Artist of the Month – Prehistoric Cave Paintings c. 40,000-10,000 BC

Cave painting of bison, c. 12,000 BC. Altamira Cave near Santillana, Cantabria, Spain.

Students in Transitional Kindergarten through 8th grade will learn more about this artist in a lesson taught this month by a parent volunteer through our Art Literacy program.

First, imagine life as an early human.

  • The people of the Upper Paleolithic period (about 40,000-10,000 B.C.) were hunter-gatherers.
  • They were nomadic, meaning that they would travel from place to place, looking for food.  They moved according to changes in the weather, the migration habits of the animals that they hunted, etc.
  • They used stone tools. This was before the Iron Age.

Why would a caveman need art? What would the function of art be for a caveman?

Next, still imagining you are an early human, keep thinking.

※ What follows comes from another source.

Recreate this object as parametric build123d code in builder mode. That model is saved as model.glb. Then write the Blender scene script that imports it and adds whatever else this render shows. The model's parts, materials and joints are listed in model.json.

  • How would you create art?
  • What would you make?
  • What would you make it from?
  • What would your limitations be?

Well over 300 caves have been discovered in Europe, mostly in France and Spain.  Moreover, archaeologists are studying paintings and engraving on rocks and in caves all over the world.  They are on every continent except Antarctica, and seem to testify that art has been an innate activity of human beings from the very beginning.